Requirements:
Your task is to restate the data word for word.

Recorded information:
*****

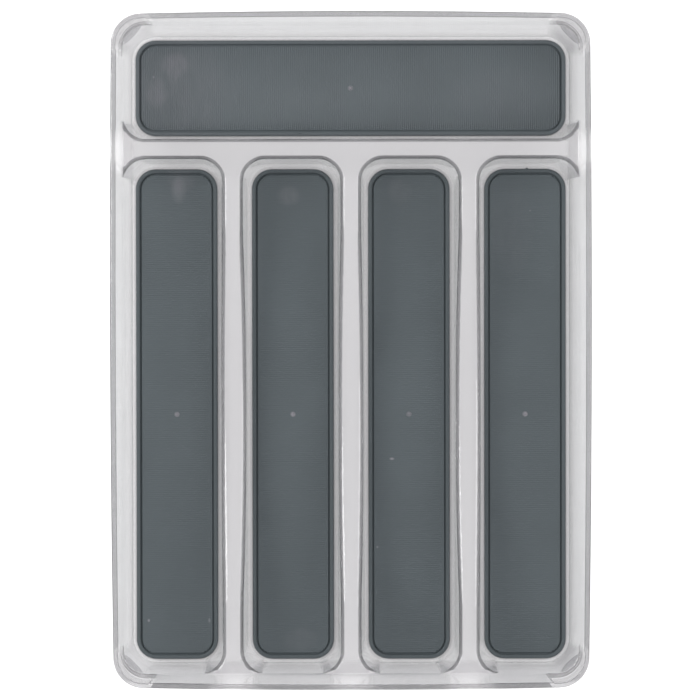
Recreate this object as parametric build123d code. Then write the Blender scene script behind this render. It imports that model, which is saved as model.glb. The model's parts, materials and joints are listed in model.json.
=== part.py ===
# Cutlery tray: a clear moulded shell with one cross pocket and four long pockets,
# a soft liner on each pocket floor and four soft feet under it.
# Millimetres. +X right, +Y towards the cross pocket, +Z up. The origin is under the middle
# of the tray, on the surface that the feet stand on.
from build123d import *
import os

# Whole tray, from the soles of the feet to the rim, before the rim's edges are rounded
tray_width = 232.0
tray_length = 327.0
tray_height = 47.5
foot_drop = 1.0            # how far the feet hold the shell off the table

# Shell
rim_thickness = 2.8
side_lean = 2.2            # outward lean of the side walls from the deck up to the rim
front_lean = 3.2           # the same for the front wall; the back wall is straight all the way up
side_bow = 1.2             # how far the middle of a side stands out beyond its ends
side_taper = 0.3           # its front end stands this much further in, its back end less far in
end_bow = 1.5
floor_wall = 1.6           # outer walls, at the floor
deck_wall = 2.4            # and at the deck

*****

Answer:
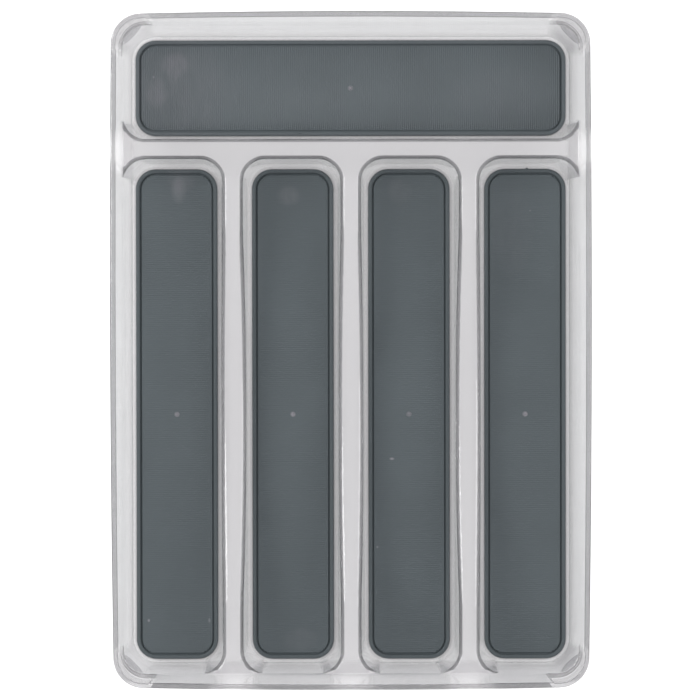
Recreate this object as parametric build123d code. Then write the Blender scene script behind this render. It imports that model, which is saved as model.glb. The model's parts, materials and joints are listed in model.json.
=== part.py ===
# Cutlery tray: a clear moulded shell with one cross pocket and four long pockets,
# a soft liner on each pocket floor and four soft feet under it.
# Millimetres. +X right, +Y towards the cross pocket, +Z up. The origin is under the middle
# of the tray, on the surface that the feet stand on.
from build123d import *
import os

# Whole tray, from the soles of the feet to the rim, before the rim's edges are rounded
tray_width = 232.0
tray_length = 327.0
tray_height = 47.5
foot_drop = 1.0            # how far the feet hold the shell off the table

# Shell
rim_thickness = 2.8
side_lean = 2.2            # outward lean of the side walls from the deck up to the rim
front_lean = 3.2           # the same for the front wall; the back wall is straight all the way up
side_bow = 1.2             # how far the middle of a side stands out beyond its ends
side_taper = 0.3           # its front end stands this much further in, its back end less far in
end_bow = 1.5
floor_wall = 1.6           # outer walls, at the floor
deck_wall = 2.4            # and at the deck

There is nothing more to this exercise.